Na coluna da semana passada, tentando explicar o massacre de Orlando, lembrei-me desta regra: sempre (ou quase), quando a gente quer muito disciplinar a vida dos outros, é porque, de fato, a gente quer disciplinar a si mesmo e mal consegue. Por exemplo, o assassino de Orlando tentou matar (cem vezes) sua própria homossexualidade reprimida.
Essa regra vale especialmente nos casos em que a repressão parece desproporcional porque o comportamento que se quer reprimir não tem consequência para o repressor.
Exemplo: “A homossexualidade deve ser proibida”; por quê? Talvez, se ela não for proibida, alguém tenha medo de se sentir compelido a ser homossexual. Mas a “permissividade” não faz o monge: ele seria “compelido” só pelo seu próprio desejo.
Bom, alguns leitores me perguntaram se essa regra valeria a cada vez que queremos reprimir os outros ou a cada vez que os odiamos. A resposta não é fácil.

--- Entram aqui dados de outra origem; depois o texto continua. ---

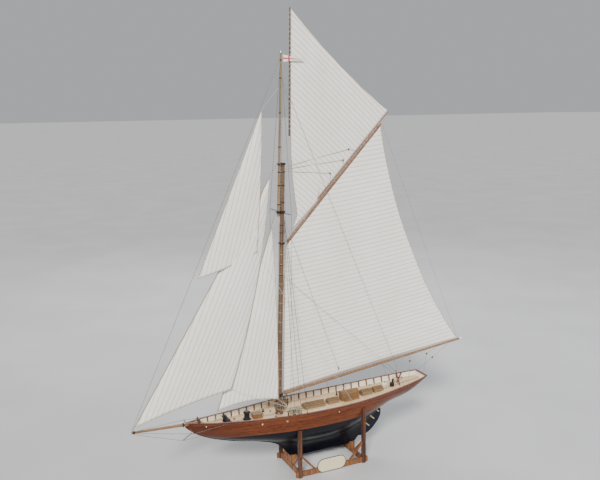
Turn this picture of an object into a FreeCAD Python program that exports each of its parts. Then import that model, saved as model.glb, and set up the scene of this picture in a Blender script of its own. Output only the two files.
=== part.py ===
import FreeCAD, Part
import math
import os

# Model sailing ship: a gaff-rigged racing cutter on a wooden cradle, in millimetres.
# +Z is up, the bow points to -X and port is -Y. The model is drawn from the centre
# of the cradle's footprint and then moved along X, so that the origin is on the
# surface it stands on, under the middle of the overall length.
ORIGIN_SHIFT_X = 22.0

# ---- driving dimensions: cradle ----
POST_SPACING_X = 160.0
POST_SPACING_Y = 104.0
POST_LENGTH_X = 8.0
POST_WIDTH_Y = 7.0
FRONT_POST_HEIGHT = 110.0
AFT_POST_HEIGHT = 132.0
POST_CLEARANCE = 0.35
SIDE_RAIL_BOTTOM = 2.0
SIDE_RAIL_HEIGHT = 12.0
SIDE_RAIL_THICKNESS = 3.6
SIDE_RAIL_OVERHANG = 6.0
CROSS_RAIL_HEIGHT = 12.0
CROSS_RAIL_THICKNESS = 5.0
BRACE_THICKNESS = 4.0
BRACE_DEPTH = 5.0
BRACE_RUN = 39.0
SIDE_BRACE_RUN = 34.0
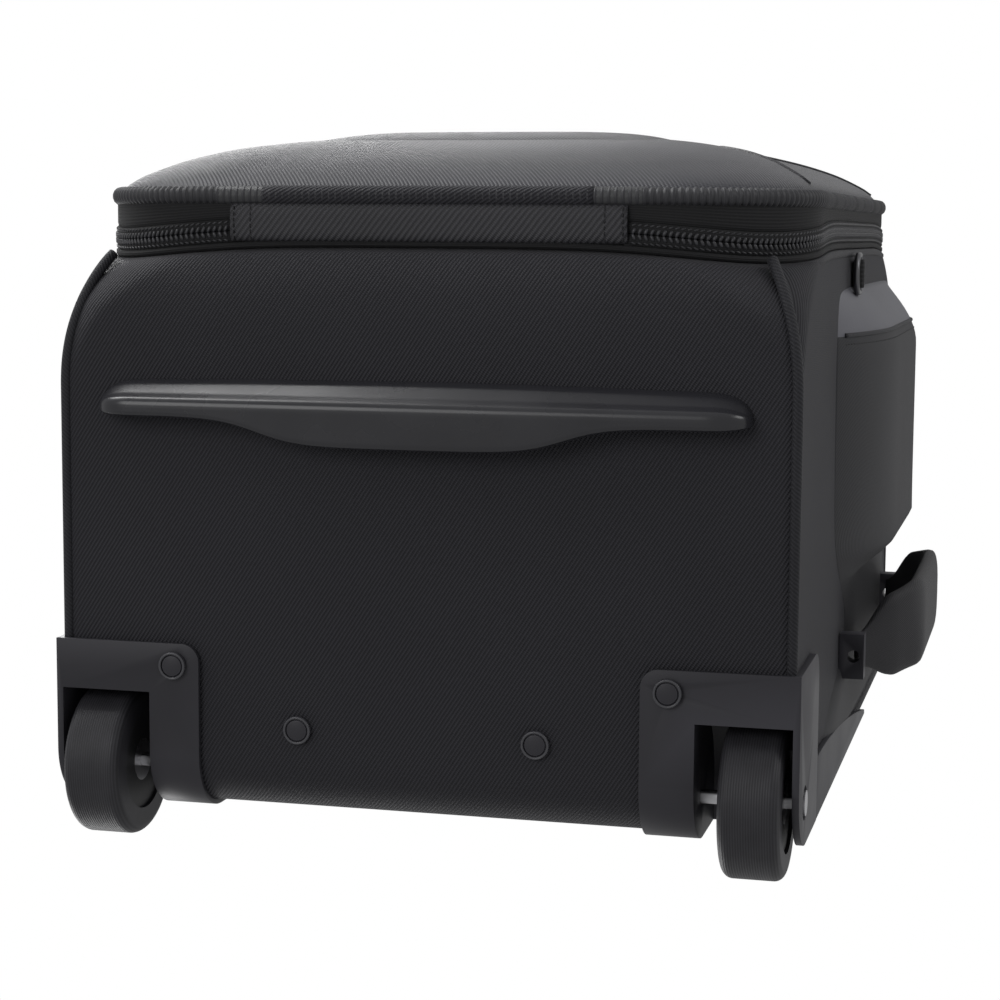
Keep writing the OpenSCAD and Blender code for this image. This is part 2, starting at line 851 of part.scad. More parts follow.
module side_ring_tab() {
    color(fabric) ring_place() difference() {
        union() {
            translate([0, -tab_w / 2, 0]) cube([2, tab_w, 30]);
            translate([3.2, tab_w / 2, 0]) rotate([90, 0, 0]) cylinder(r = 3.2, h = tab_w);
        }
        translate([3.2, tab_w, 0]) rotate([90, 0, 0]) cylinder(r = ring_wire + run, h = 2 * tab_w);
    }
}

module side_ring() {
    color(metal) ring_place() translate([3.2, 0, 0]) {
        translate([0, ring_r, 0]) rotate([90, 0, 0]) cylinder(r = ring_wire, h = 2 * ring_r);
        for (s = [-1, 1]) translate([0, s * ring_r, 0]) {
            sphere(ring_wire);
            translate([0, 0, -6]) cylinder(r = ring_wire, h = 6);
        }
        translate([0, 0, -6]) rotate([90, 180, 90]) rotate_extrude(angle = 180)
            translate([ring_r, 0]) circle(ring_wire);
    }
}

bottom_panel();
top_panel();
back_panel();
side_panel(true);  // left_side_panel
side_panel(false);  // right_side_panel
front_shoulder();
body_zip_tape();
body_zip_coil();
body_hinge_flap();
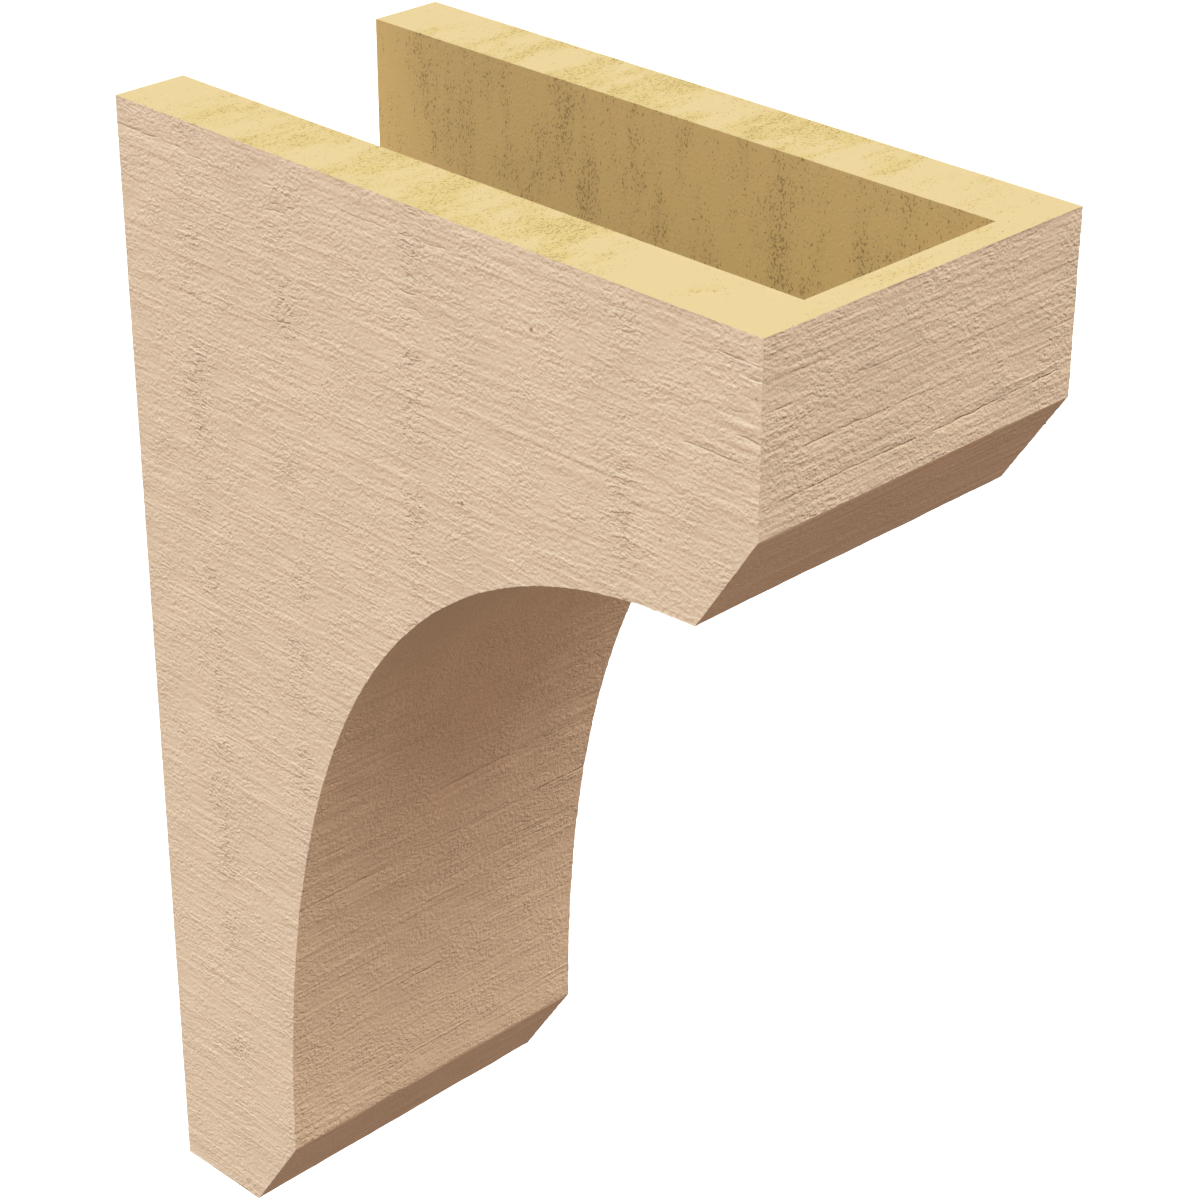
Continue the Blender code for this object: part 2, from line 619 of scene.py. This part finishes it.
def group_normals(piece, members, normal):
    """Each vertex's outward direction over one group of faces, and which vertices have one."""
    mesh = piece.data
    total = np.zeros((len(mesh.vertices), 3))
    loop_vertex = np.empty(len(mesh.loops), dtype=int)
    mesh.loops.foreach_get("vertex_index", loop_vertex)
    loop_total = np.empty(len(mesh.polygons), dtype=int)
    mesh.polygons.foreach_get("loop_total", loop_total)
    area = np.empty(len(mesh.polygons))
    mesh.polygons.foreach_get("area", area)
    face_of_loop = np.repeat(np.arange(len(mesh.polygons)), loop_total)
    chosen = members[face_of_loop]
    faces = face_of_loop[chosen]
    np.add.at(total, loop_vertex[chosen], normal[faces] * area[faces, None])
    length = np.linalg.norm(total, axis=1)
    touched = length > 0
    total[touched] /= length[touched, None]
    return total, touched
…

Nem todo assassino está tentando matar uma parte de si mesmo da qual ele não consegue se livrar. Podemos assassinar por mil outras razões (ódio, vingança, estupidez). Mesmo assim, considere o que segue.
Um leitor, Arthur Leandro Lopes, escreve que há quem tenha “ódio ativo de negro sem medo de se tornar negro”. Sim, mas, em regra, nos países com forte segregação racial, o racismo vinga entre os brancos menos favorecidos, que têm medo de empobrecer mais e serem assim marginalizados exatamente como os negros. Ou seja, eles têm “medo de se tornar negros”.
Outro leitor, Julio Jorge Rodrigues, pergunta-se até onde iria a permissividade: os estupradores seriam membros de uma minoria sexual e, “em caso de estupro, ninguém deve intervir e punir”?
Sem sequer entrar nos detalhes das fantasias que podem levar alguém a estuprar, o fato é que nosso quadro jurídico proíbe interagir com quem não consente. Ou seja, nenhuma fantasia me autoriza a usar o outro como eu gostaria, a não ser que ele/ela queira. O sexo com menor de 14 anos é considerado uma violência justamente porque não atribuímos ao menor a plena capacidade de dar seu consentimento.
O estupro, então, é reprimido para preservar a liberdade de todos nós. Sem isso, seríamos expostos à violência de qualquer um que fantasiasse nos impor seu capricho sexual.
Em suma, por necessidades básicas de convivência social, o estupro só pode ser proibido, e ponto. Agora, há casos em que existe sexo sem o consentimento do parceiro e que poderiam ser objeto de um debate moral interessante. As numerosas pessoas que transam com animais, por exemplo, transam com ou sem o consentimento deles?
Mas não vamos nos extraviar. Um outro leitor, Titus, pergunta se “alguém que defenda a pena de morte para os estupradores estaria, na verdade, controlando seu próprio desejo de estuprar”. Ele acrescenta: “Tenho ódio de políticos corruptos porque, no fundo, eu gostaria de estar roubando também. É por aí?”.
Tendo a responder que sim. Para chegar a essa resposta, os critérios são o excesso, o fervor, o zelo dos repressores. Claro, o espetáculo da corrupção dá raiva, mas a vontade de condenar todos a alguma pena de morte (e, por que não, sem processo) é no mínimo uma alerta: em geral, quando queremos punir mais do que é preciso e mais do que exige a lei, é porque queremos punir a nós mesmos. Não é nenhuma surpresa: odeio os corruptos porque vivo numa sociedade que me corrompeu há tempos. Quero tal ou tal outro político na masmorra para me punir de ter pagado um despachante para conseguir minha carteira de volta.
O mesmo vale no caso dos estupradores. Mas não é porque, “no fundo”, seríamos todos estupradores em potencial. De fato, são pouquíssimos os que têm fantasias de estupro e desejam estuprar quem quer que seja. Mas muitos são cúmplices de uma cultura do estupro.
O que seria uma cultura do estupro? É uma cultura onde muitos sabem que nunca estuprariam ninguém, mas, se estivessem num grupo de três ou de 30, todos achando graça, não deixariam de mostrar aos outros que eles também são “machos”. Os mesmos muitos também acham que não passaria de uma brincadeira, a mina estava pedindo, vai que ela acabou gostando”¦ não são todas putas? Salvo a mãe, claro.
Esses muitos, quando pegarem um estuprador em flagrante, vão pedir pena de morte ou gritar “lincha! lincha!”. Porque sabem que o estupro está dentro deles.